No publishers filed an amicus brief.
Also filing briefs:
BSA, the Software Alliance: a trade group advocating for the global software industry, with members including firms like Adobe, and IBM.
From the BSA brief:
"The Second Circuit’s application of the per se rule in this case is of particular concern to BSA members, because technology companies often enter into creative business arrangements in developing and launching new products. BSA members rely on the Supreme Court’s guidance that they will not be held to per se antitrust liability when engaging in novel arrangements in new technology markets, but rather will have an opportunity to explain the pro-competitive justifications for such conduct if challenged."
The Washington Legal Foundation, a group chartered to “preserve and defend America’s free-enterprise system."
From the WLF brief:
"By pointing to the [Most Favored Nation clauses] as the linchpin of Apple’s per se antitrust violation, the Second Circuit called into question the right of businesses to insist on favorable pricing terms.
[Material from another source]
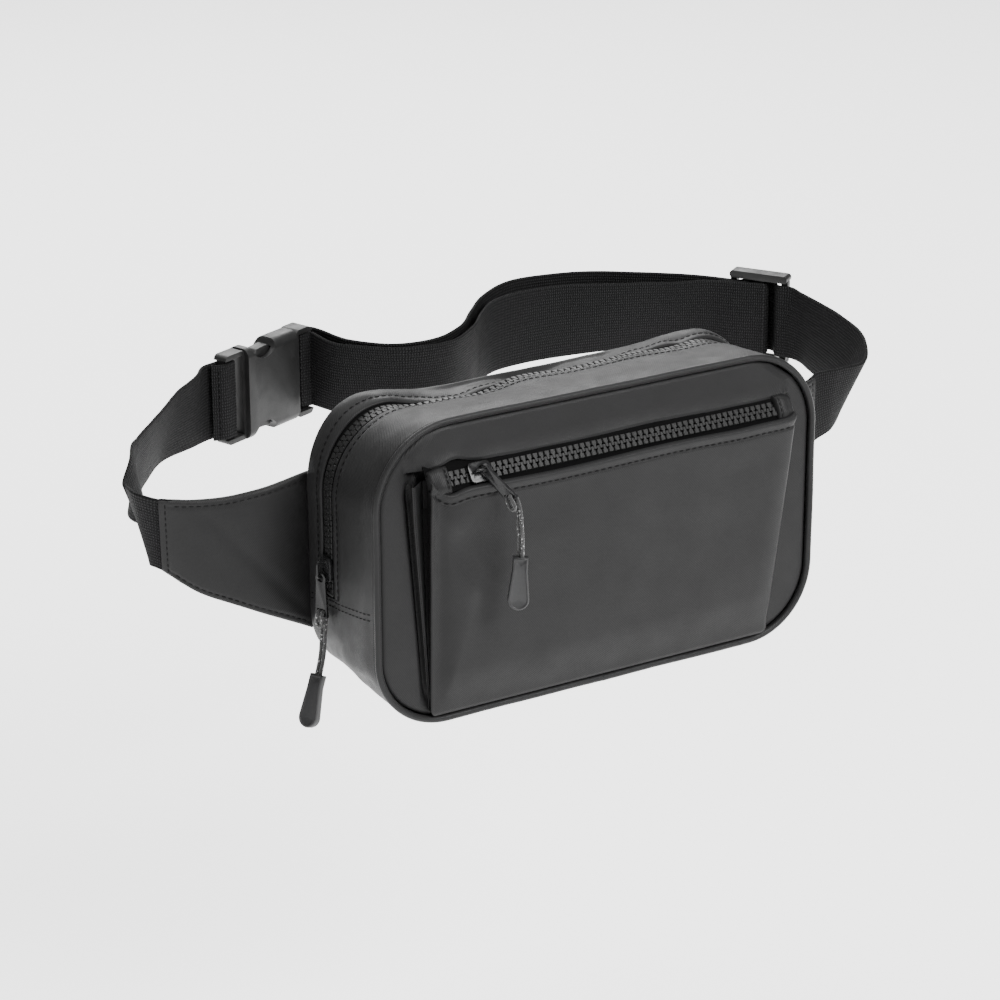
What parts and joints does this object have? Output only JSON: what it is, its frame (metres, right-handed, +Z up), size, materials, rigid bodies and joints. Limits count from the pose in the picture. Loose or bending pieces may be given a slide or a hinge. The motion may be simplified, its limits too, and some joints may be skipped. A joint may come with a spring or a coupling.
{
  "type": "waist pack",
  "caption": "Zipped waist pack with a rounded box body, front pocket, padded hip wings and a webbing belt closed by a side-release buckle.",
  "frame": {"origin": "middle of the back panel's outer face, the face that rests against the wearer", "axes": "+Y out of the back towards the wearer, +Z up as worn, +X towards the wing with the tri-glide end of the belt"},
  "size_m": [0.4047, 0.2647, 0.1483],
  "materials": {
    "shell_cloth": "matte coated",
    "lining_cloth": "matte",
    "foam": "closed cell foam",
    "piping": "matte coated",
    "zip_tape": "woven",
    "zip_teeth": "satin moulded",
    "slider_metal": "gloss black",
    "cord": "braided with pale flecks",
    "grip": "matte",
    "webbing": "ribbed weave",
    "hardware": "satin moulded"
  },
  "bodies": {
    "pack": {"back_foam": "foam", "back_panel": "shell_cloth", "bottom_gusset": "shell_cloth", "buckle_female": "hardware", "buckle_male": "hardware", "front_gusset": "shell_cloth", "front_panel": "shell_cloth", "left_strap": "webbing", "long_strap": "webbing", "main_zip_stop_left": "zip_teeth", "main_zip_stop_right": "zip_teeth", "main_zip_tape_front": "zip_tape", "main_zip_tape_rear": "zip_tape", "main_zip_teeth_front": "zip_teeth", "main_zip_teeth_rear": "zip_teeth", "piping_core": "foam", "piping_cover": "piping", "pocket_gusset_left": "shell_cloth", "pocket_gusset_right": "shell_cloth", "pocket_panel": "shell_cloth", "pocket_zip_end_tab_left": "shell_cloth", "pocket_zip_end_tab_right": "shell_cloth", "pocket_zip_tape_lower": "zip_tape", "pocket_zip_tape_upper": "zip_tape", "pocket_zip_teeth_lower": "zip_teeth", "pocket_zip_teeth_upper": "zip_teeth", "rear_gusset": "shell_cloth", "triglide": "hardware", "wing_back_left": "lining_cloth", "wing_back_right": "lining_cloth", "wing_foam_left": "foam", "wing_foam_right": "foam", "wing_front_left": "shell_cloth", "wing_front_right": "shell_cloth"},
    "main_slider": {"main_slider": "slider_metal"},
    "main_tab": {"main_pull_tab": "slider_metal"},
    "main_cord": {"main_pull_cord": "cord", "main_pull_grip": "grip"},
    "pocket_slider": {"pocket_slider": "slider_metal"},
    "pocket_tab": {"pocket_pull_tab": "slider_metal"},
    "pocket_cord": {"pocket_pull_cord": "cord", "pocket_pull_grip": "grip"},
    "prong_upper": {"buckle_prong_upper": "hardware"},
    "prong_lower": {"buckle_prong_lower": "hardware"}
  },
  "joints": [
    {"name": "main_slide", "type": "slide", "parent": "pack", "child": "main_slider", "axis": [0, 0, 1], "range_m": [-0.004, 0.027]},
    {"name": "main_tab_hinge", "type": "hinge", "parent": "main_slider", "child": "main_tab", "pos_m": [-0.1177, -0.021, -0.00785], "axis": [-0.4226, 0.9063, 0], "range_deg": [0, 95]},
    {"name": "main_cord_hinge", "type": "hinge", "parent": "main_tab", "child": "main_cord", "pos_m": [-0.1177, -0.021, -0.02755], "axis": [-0.4226, 0.9063, 0], "range_deg": [-3, 60]},
    {"name": "pocket_slide", "type": "slide", "parent": "pack", "child": "pocket_slider", "axis": [1, 0, 0], "range_m": [-0.003, 0.143]},
    {"name": "pocket_tab_hinge", "type": "hinge", "parent": "pocket_slider", "child": "pocket_tab", "pos_m": [-0.067, -0.07607, 0.0489], "axis": [-1, 0, 0], "range_deg": [0, 80]},
    {"name": "pocket_cord_hinge", "type": "hinge", "parent": "pocket_tab", "child": "pocket_cord", "pos_m": [-0.05805, -0.08379, 0.036], "axis": [-0.2192, 0.7626, -0.6086], "range_deg": [-25, 25]},
    {"name": "prong_upper_hinge", "type": "hinge", "parent": "pack", "child": "prong_upper", "pos_m": [-0.04163, 0.15781, 0.03], "axis": [0.3746, -0.9272, 0], "range_deg": [0, 7], "stiffness_Nm_per_rad": 0.6},
    {"name": "prong_lower_hinge", "type": "hinge", "parent": "pack", "child": "prong_lower", "pos_m": [-0.04163, 0.15781, 0.004], "axis": [0.3746, -0.9272, 0], "range_deg": [-7, 0], "stiffness_Nm_per_rad": 0.6}
  ],
  "couplings": [
    {"joint": "prong_lower_hinge", "follows": "prong_upper_hinge", "ratio": -1}
  ]
}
Given the recognition among economists that MFNs often have pro-competitive effects, the Second Circuit’s application of the per se rule to Apple’s MFNs is particularly problematic. While it may be possible in theory to draft an MFN that, on balance, proves anticompetitive, a conclusion that an MFN unreasonably restrains trade should be reached only after an MFN has been subjected to a full-fledged rule-of-reason analysis."
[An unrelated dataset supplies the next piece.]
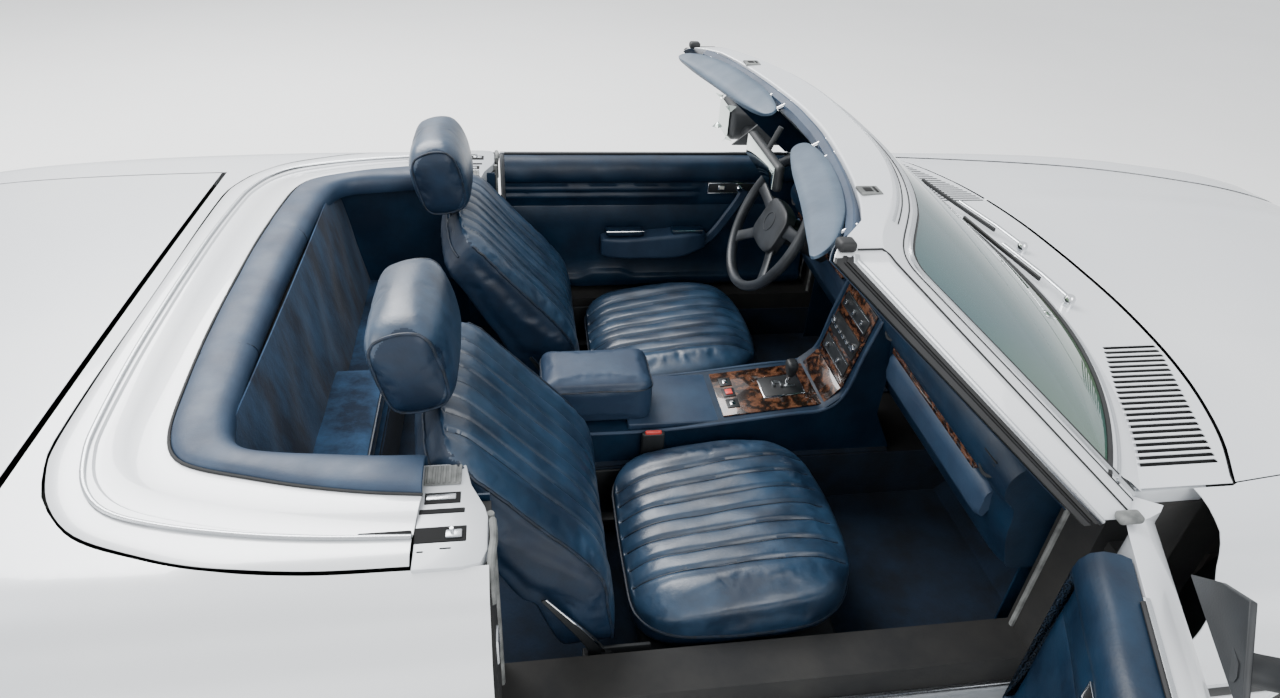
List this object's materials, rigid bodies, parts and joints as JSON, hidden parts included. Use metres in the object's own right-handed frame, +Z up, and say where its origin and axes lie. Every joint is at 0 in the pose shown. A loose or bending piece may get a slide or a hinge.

The App Association, a trade association representing smaller developers in the mobile space.
From the App Association brief:
"In sum, per se rules suit only well-trodden ground and familiar fact patterns, rather than cases where the factual, technical, and commercial landscapes are both unfamiliar and rapidly changing. As petitioner aptly explains—and, indeed, as the Government conceded during the proceedings in the Court of Appeals—such a body of experience is lacking here."
The International Center for Law & Economics, a "global think tank" devoted to supporting "the regulatory underpinnings that enable businesses to flourish."
From the ICLE brief:
"Per se condemnation is appropriate only when a practice lacks any plausible pro-competitive rationale. If there is no long track record of judicial experience establishing that a practice always or almost always lessens competition, then the practice should be subject to analysis under the rule of reason."
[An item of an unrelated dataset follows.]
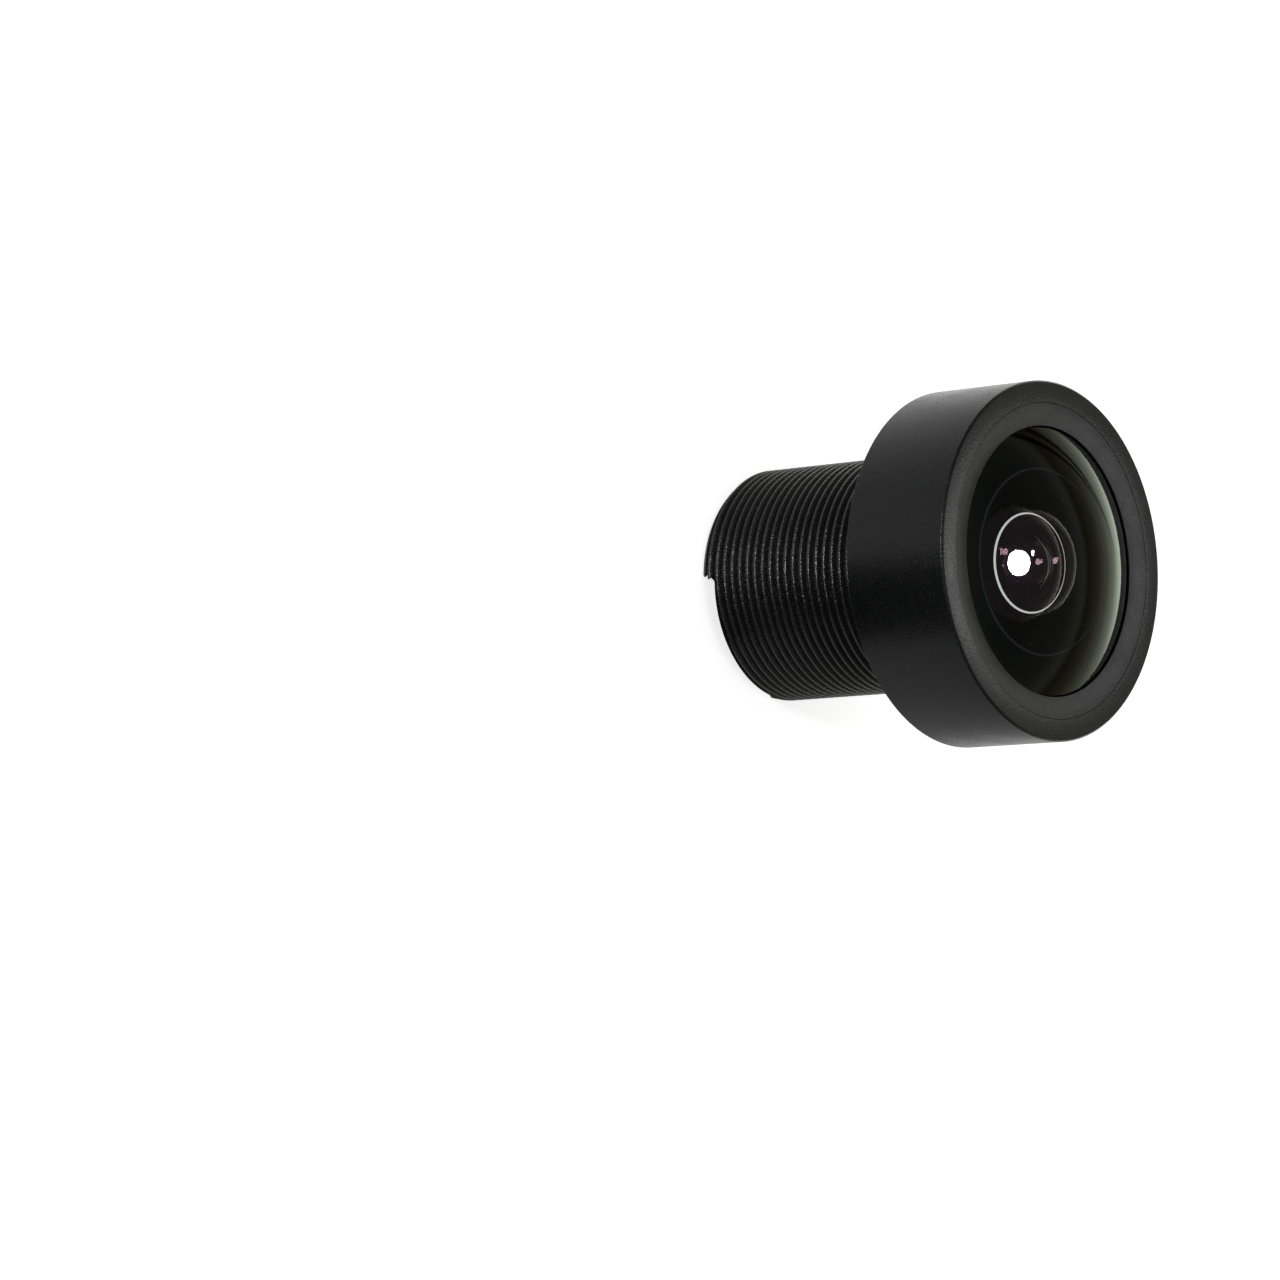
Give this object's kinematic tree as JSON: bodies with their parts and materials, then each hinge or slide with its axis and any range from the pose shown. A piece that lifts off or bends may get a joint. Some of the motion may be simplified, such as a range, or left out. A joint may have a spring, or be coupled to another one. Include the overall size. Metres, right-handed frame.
{
  "type": "m12 board camera lens",
  "caption": "Wide-angle board camera lens: a broad round head with a domed front element on a fine-threaded M12 tube, with the whole glass stack, stop and filter inside.",
  "frame": {"origin": "centre of the rear end face, on the optical axis; the lens stands on this end", "axes": "+Z along the optical axis towards the front; the slot across the rear end runs along X"},
  "size_m": [0.018, 0.018, 0.0194],
  "materials": {
    "black_anodised_body": "fine turned and bead-blasted black anodised aluminium, matt",
    "black_anodised_ring": "turned black anodised aluminium, matt, a little smoother than the head",
    "black_spacer": "dull black anodised aluminium",
    "seal_rubber": "smooth black silicone rubber",
    "black_film": "matt black film",
    "front_glass": "polished glass with a green-tinted anti-reflection coating",
    "inner_glass": "polished glass with a purple-tinted anti-reflection coating",
    "filter_glass": "flat glass with a pink-reflecting infrared-blocking coating",
    "black_adhesive": "cured black adhesive, uneven and slightly glossy"
  },
  "bodies": {
    "root": {"barrel": "black_anodised_body", "front_retaining_ring": "black_anodised_ring", "front_seal_ring": "seal_rubber", "lens_1_front": "front_glass", "spacer_1_2": "black_spacer", "lens_2": "inner_glass", "light_shield_2": "black_film", "spacer_2_3": "black_spacer", "lens_3": "inner_glass", "spacer_3_stop": "black_spacer", "aperture_stop": "black_spacer", "spacer_stop_4": "black_spacer", "lens_4": "inner_glass", "lens_5": "inner_glass", "light_shield_5": "black_film", "spacer_5_6": "black_spacer", "lens_6": "inner_glass", "ir_cut_filter": "filter_glass", "adhesive_bead_1": "black_adhesive", "adhesive_bead_2": "black_adhesive"}
  },
  "joints": []
}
Economics Professors: Five scholars, including: Janusz A. Ordover (New York University); Bradford Cornell (California Institute of Technology); Thomas W. Hazlett (Clemson University); Greg E. Shaffer; (University of Rochester); and Robert D. Willig (Princeton University).
From the Economists’ brief:
“There is no general answer to whether an agency model leads to higher equilibrium pricing or in a broader sense is beneficial or harmful to competition. Amici believe agency structures are most often not anticompetitive, but sometimes may be. And here the economic issues are particularly complex because of Amazon’s pricing of e-books below their acquisition costs and the publishers’ well-known frustration with that. Apple would have rationally advanced proposals to address the publishers’ concerns in order to induce publishers to participate on its platform. The courts below did not grapple with any of this complexity. They accepted the government’s argument that one should apply antitrust law’s ‘per se’ rule to Apple’s proposals and agreements with e-book publishers. Amici submit this was an error. At the least, all should be able to agree that Apple’s contracting with the publishers does not fit the category of business conduct that economic analysis or judicial experience suggest is invariably clearly anticompetitive.”
Law Professors: Five scholars including: Amitai Aviram, (University of Illinois); Keith N. Hylton (Boston University); Thomas A. Lambert (University of Missouri) Fred S. McChesney (University of Miami); and Justin McCrary (University of California, Berkeley).
From the Law Professor’s brief:
“The e-books market was in its infancy when the agency agreements were executed, and it is unclear what affects these agreements would ultimately have had on the market. This uncertainty called for rule of reason analysis. Courts are ill-equipped to judge conduct in areas such as nascent industries where they lack considerable experience; when they make wholesale condemnations absent such experience, they potentially overlook and risk chilling legitimate, pro-competitive conduct.”
The DoJ now has until January 4, 2016, to file a brief, if it so chooses, opposing Apple's bid to have the case heard by the Supreme Court. Counter to Apple's (and its supporters') arguments, the lower courts have held that the case is in fact a straightforward case of price-fixing.
UPDATE: At press time, the briefs from the Economics Professors, and Law Professors were not available. PW has since acquired and read the briefs, and have updated the story to include them.